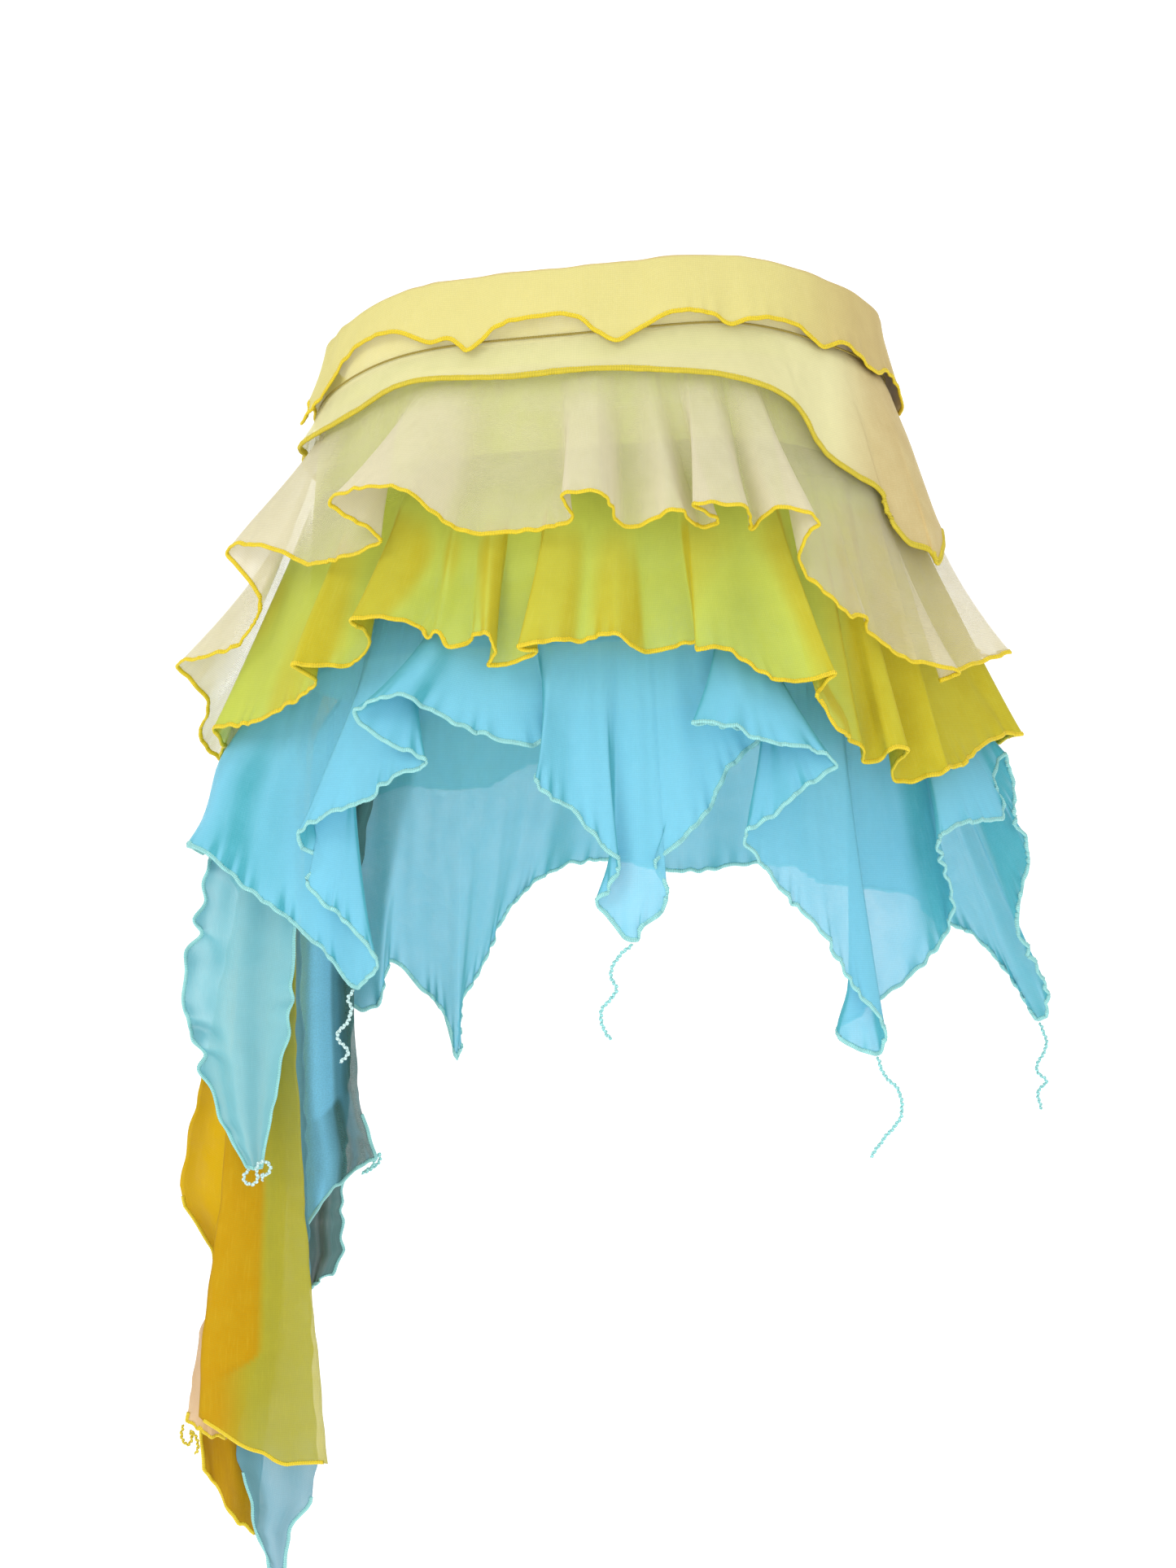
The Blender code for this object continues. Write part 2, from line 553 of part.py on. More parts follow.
def cloth_object(name, points, wrap, material, collection):
    """Grid of cells bent to the points, closed into a tube if it wraps, with even thickness."""
    rows = len(points) - 1
    columns = len(points[0]) - (0 if wrap else 1)
    mesh = bpy.data.meshes.new(name)
    sheet = bmesh.new()
    bmesh.ops.create_grid(sheet, x_segments=columns, y_segments=rows, size=1.0)
    for vertex in sheet.verts:
        column = round((vertex.co.x + 1.0) * 0.5 * columns)
        row = rows - round((vertex.co.y + 1.0) * 0.5 * rows)
        if wrap:
            column = column % columns
        vertex.co = points[row][column] * MILLIMETRE
    bmesh.ops.remove_doubles(sheet, verts=sheet.verts, dist=0.000001)
    bmesh.ops.triangulate(sheet, faces=sheet.faces, quad_method="SHORT_EDGE")
    for face in sheet.faces:
        face.smooth = True
    sheet.to_mesh(mesh)
    sheet.free()
    item = bpy.data.objects.new(name, mesh)
    collection.objects.link(item)
    mesh.materials.append(material)
    wall = item.modifiers.new("wall", "SOLIDIFY")
    wall.thickness = CLOTH * MILLIMETRE
    wall.offset = 0.0
    return item


def thread_points(thread):
    start = place(np.array((thread.bearing, thread.stand, thread.height), dtype=float))
    path = []
    for swing in thread.swings:
        path.append(start + np.array((swing.side, swing.front, -swing.drop)))
    return smooth_path(path, 3)


def thread_object(thread, material, collection):
    curve = bpy.data.curves.new(thread.name, "CURVE")
    curve.dimensions = "3D"
    curve.bevel_depth = THREAD_RADIUS * MILLIMETRE
    curve.bevel_resolution = 2
    curve.use_fill_caps = True
    points = thread_points(thread)
    spline = curve.splines.new("POLY")
    spline.points.add(len(points) - 1)
    for knot, point in zip(spline.points, points):
        knot.co = (*(point * MILLIMETRE), 1.0)
    item = bpy.data.objects.new(thread.name, curve)
    collection.objects.link(item)
    curve.materials.append(material)
    return item


def build_skins():
    """Every tube of cloth, from the base outward: each one clears the layers beneath it."""
    skins = {"base": tube_skin(BASE_TOP_LEVEL, BASE_BOTTOM_LEVEL, 72, 2)}
    cover = Cover()
    for panel in CASCADE:
        cover.add(unplace(panel_points(panel, PANEL_ROWS, PANEL_COLUMNS)), False)
    for name, folds, level, stand, rows, spread, flare, hang, turn, easing, reach in TIERS:
        skin = tier_skin(
            folds, level, stand, rows, LEAST_STEPS, LONGEST_STEP, spread, flare, hang, turn,
        )
        skins[name] = cover.lift(skin, easing, reach)
        cover.add(skins[name], True)
    band = band_skin(FLAP_FOLDS, LEAST_STEPS, LONGEST_STEP)
    band[4:] = cover.lift(band[3:], FLAP_EASING, 1)[1:]
    skins["band"] = band
    return skins


def build():
    clear_scene()
    collection = make_collection("ruffle_skirt")
    materials = {name: make_material(name, colour) for name, colour in COLOURS.items()}
    skins = build_skins()
    for key, name, colour in TUBES:
        cloth_object(name, place(skins[key]), True, materials[colour], collection)
    for panel in CASCADE:
        points = panel_points(panel, PANEL_ROWS, PANEL_COLUMNS)
        cloth_object(panel.name, points, False, materials[panel.material], collection)
    for thread in THREADS:
        thread_object(thread, materials["aqua"], collection)


build()
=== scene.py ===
"""Looks of a layered mini ruffle skirt: thin cloth shells, stitched edges, floor and soft light.

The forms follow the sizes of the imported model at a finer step, with the small gathers, creases and
curled edges added. The shown side is the back and faces -Y, +X is the wearer's right, +Z is up.
Bearings are in degrees round the waist: 0 at the shown side, positive toward +X.
Stand-off is the distance from the hip line of the base, and heights are from the waist opening.
The tables are in millimetres, and points are turned into metres when a mesh is made.
"""

import math
from collections import namedtuple
from functools import lru_cache

import bmesh
import bpy
import numpy as np
from bpy.props import FloatProperty, FloatVectorProperty, IntProperty, PointerProperty
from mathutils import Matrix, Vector


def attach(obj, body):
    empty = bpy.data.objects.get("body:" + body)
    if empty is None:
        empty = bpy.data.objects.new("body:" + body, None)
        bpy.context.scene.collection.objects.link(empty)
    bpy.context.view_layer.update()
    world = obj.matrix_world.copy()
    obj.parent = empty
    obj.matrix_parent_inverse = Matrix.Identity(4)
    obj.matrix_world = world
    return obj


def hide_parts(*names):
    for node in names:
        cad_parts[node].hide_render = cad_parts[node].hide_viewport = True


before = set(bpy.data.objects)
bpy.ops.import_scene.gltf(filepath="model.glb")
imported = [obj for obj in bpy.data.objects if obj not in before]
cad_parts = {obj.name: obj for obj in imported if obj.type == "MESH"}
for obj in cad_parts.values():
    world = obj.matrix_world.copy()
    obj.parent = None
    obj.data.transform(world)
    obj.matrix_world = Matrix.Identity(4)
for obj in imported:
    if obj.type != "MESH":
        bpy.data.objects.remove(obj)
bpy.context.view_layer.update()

bl_info = {
    "name": "Ruffle Skirt",
    "version": (1, 0, 0),
    "blender": (4, 5, 0),
    "location": "3D View > Sidebar > Skirt",
    "description": "Builds a layered mesh skirt with frills, a cascade and stitched edges",
    "category": "Add Mesh",
}

MILLIMETRE = 0.001
BODY = "root"

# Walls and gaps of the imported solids
SOLID_WALL = 1.2
SEAM_GAP = 0.5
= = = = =
• WHAT THE TASK ASKS
Output all of the data above without any alteration.

• RESPONSE BELOW
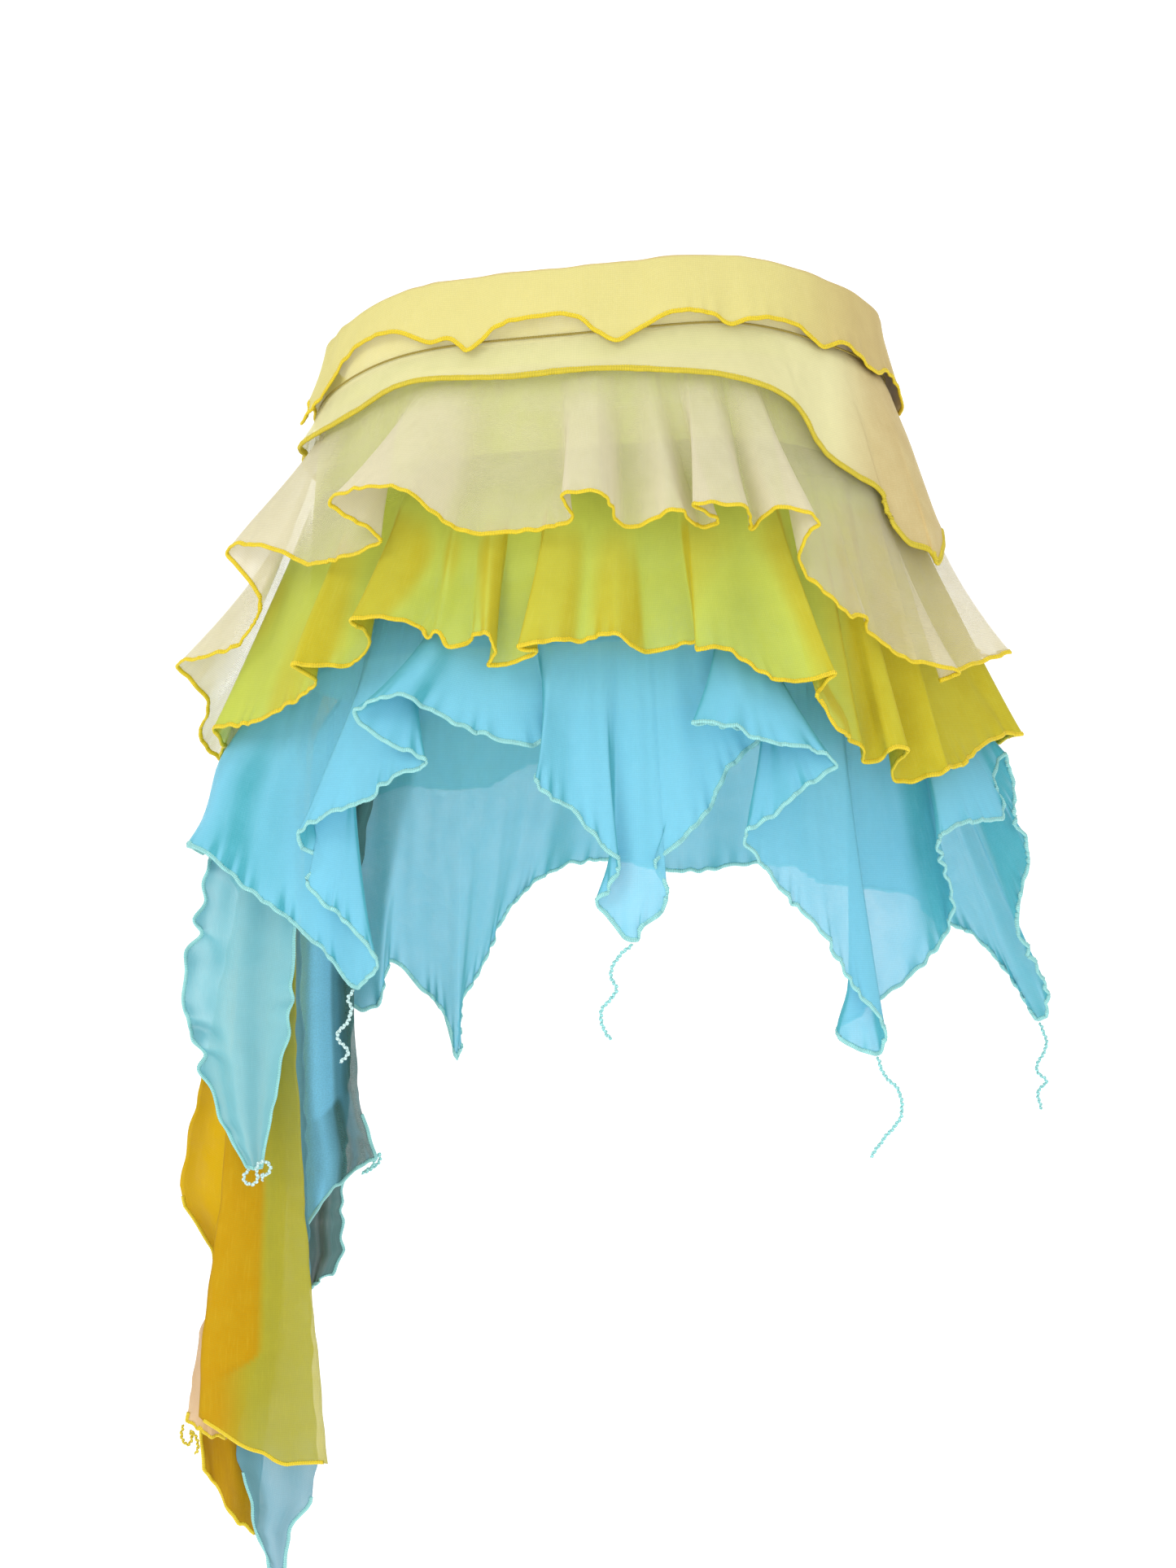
The Blender code for this object continues. Write part 2, from line 553 of part.py on. More parts follow.
def cloth_object(name, points, wrap, material, collection):
    """Grid of cells bent to the points, closed into a tube if it wraps, with even thickness."""
    rows = len(points) - 1
    columns = len(points[0]) - (0 if wrap else 1)
    mesh = bpy.data.meshes.new(name)
    sheet = bmesh.new()
    bmesh.ops.create_grid(sheet, x_segments=columns, y_segments=rows, size=1.0)
    for vertex in sheet.verts:
        column = round((vertex.co.x + 1.0) * 0.5 * columns)
        row = rows - round((vertex.co.y + 1.0) * 0.5 * rows)
        if wrap:
            column = column % columns
        vertex.co = points[row][column] * MILLIMETRE
    bmesh.ops.remove_doubles(sheet, verts=sheet.verts, dist=0.000001)
    bmesh.ops.triangulate(sheet, faces=sheet.faces, quad_method="SHORT_EDGE")
    for face in sheet.faces:
        face.smooth = True
    sheet.to_mesh(mesh)
    sheet.free()
    item = bpy.data.objects.new(name, mesh)
    collection.objects.link(item)
    mesh.materials.append(material)
    wall = item.modifiers.new("wall", "SOLIDIFY")
    wall.thickness = CLOTH * MILLIMETRE
    wall.offset = 0.0
    return item


def thread_points(thread):
    start = place(np.array((thread.bearing, thread.stand, thread.height), dtype=float))
    path = []
    for swing in thread.swings:
        path.append(start + np.array((swing.side, swing.front, -swing.drop)))
    return smooth_path(path, 3)


def thread_object(thread, material, collection):
    curve = bpy.data.curves.new(thread.name, "CURVE")
    curve.dimensions = "3D"
    curve.bevel_depth = THREAD_RADIUS * MILLIMETRE
    curve.bevel_resolution = 2
    curve.use_fill_caps = True
    points = thread_points(thread)
    spline = curve.splines.new("POLY")
    spline.points.add(len(points) - 1)
    for knot, point in zip(spline.points, points):
        knot.co = (*(point * MILLIMETRE), 1.0)
    item = bpy.data.objects.new(thread.name, curve)
    collection.objects.link(item)
    curve.materials.append(material)
    return item


def build_skins():
    """Every tube of cloth, from the base outward: each one clears the layers beneath it."""
    skins = {"base": tube_skin(BASE_TOP_LEVEL, BASE_BOTTOM_LEVEL, 72, 2)}
    cover = Cover()
    for panel in CASCADE:
        cover.add(unplace(panel_points(panel, PANEL_ROWS, PANEL_COLUMNS)), False)
    for name, folds, level, stand, rows, spread, flare, hang, turn, easing, reach in TIERS:
        skin = tier_skin(
            folds, level, stand, rows, LEAST_STEPS, LONGEST_STEP, spread, flare, hang, turn,
        )
        skins[name] = cover.lift(skin, easing, reach)
        cover.add(skins[name], True)
    band = band_skin(FLAP_FOLDS, LEAST_STEPS, LONGEST_STEP)
    band[4:] = cover.lift(band[3:], FLAP_EASING, 1)[1:]
    skins["band"] = band
    return skins


def build():
    clear_scene()
    collection = make_collection("ruffle_skirt")
    materials = {name: make_material(name, colour) for name, colour in COLOURS.items()}
    skins = build_skins()
    for key, name, colour in TUBES:
        cloth_object(name, place(skins[key]), True, materials[colour], collection)
    for panel in CASCADE:
        points = panel_points(panel, PANEL_ROWS, PANEL_COLUMNS)
        cloth_object(panel.name, points, False, materials[panel.material], collection)
    for thread in THREADS:
        thread_object(thread, materials["aqua"], collection)


build()
=== scene.py ===
"""Looks of a layered mini ruffle skirt: thin cloth shells, stitched edges, floor and soft light.

The forms follow the sizes of the imported model at a finer step, with the small gathers, creases and
curled edges added. The shown side is the back and faces -Y, +X is the wearer's right, +Z is up.
Bearings are in degrees round the waist: 0 at the shown side, positive toward +X.
Stand-off is the distance from the hip line of the base, and heights are from the waist opening.
The tables are in millimetres, and points are turned into metres when a mesh is made.
"""

import math
from collections import namedtuple
from functools import lru_cache

import bmesh
import bpy
import numpy as np
from bpy.props import FloatProperty, FloatVectorProperty, IntProperty, PointerProperty
from mathutils import Matrix, Vector


def attach(obj, body):
    empty = bpy.data.objects.get("body:" + body)
    if empty is None:
        empty = bpy.data.objects.new("body:" + body, None)
        bpy.context.scene.collection.objects.link(empty)
    bpy.context.view_layer.update()
    world = obj.matrix_world.copy()
    obj.parent = empty
    obj.matrix_parent_inverse = Matrix.Identity(4)
    obj.matrix_world = world
    return obj


def hide_parts(*names):
    for node in names:
        cad_parts[node].hide_render = cad_parts[node].hide_viewport = True


before = set(bpy.data.objects)
bpy.ops.import_scene.gltf(filepath="model.glb")
imported = [obj for obj in bpy.data.objects if obj not in before]
cad_parts = {obj.name: obj for obj in imported if obj.type == "MESH"}
for obj in cad_parts.values():
    world = obj.matrix_world.copy()
    obj.parent = None
    obj.data.transform(world)
    obj.matrix_world = Matrix.Identity(4)
for obj in imported:
    if obj.type != "MESH":
        bpy.data.objects.remove(obj)
bpy.context.view_layer.update()

bl_info = {
    "name": "Ruffle Skirt",
    "version": (1, 0, 0),
    "blender": (4, 5, 0),
    "location": "3D View > Sidebar > Skirt",
    "description": "Builds a layered mesh skirt with frills, a cascade and stitched edges",
    "category": "Add Mesh",
}

MILLIMETRE = 0.001
BODY = "root"

# Walls and gaps of the imported solids
SOLID_WALL = 1.2
SEAM_GAP = 0.5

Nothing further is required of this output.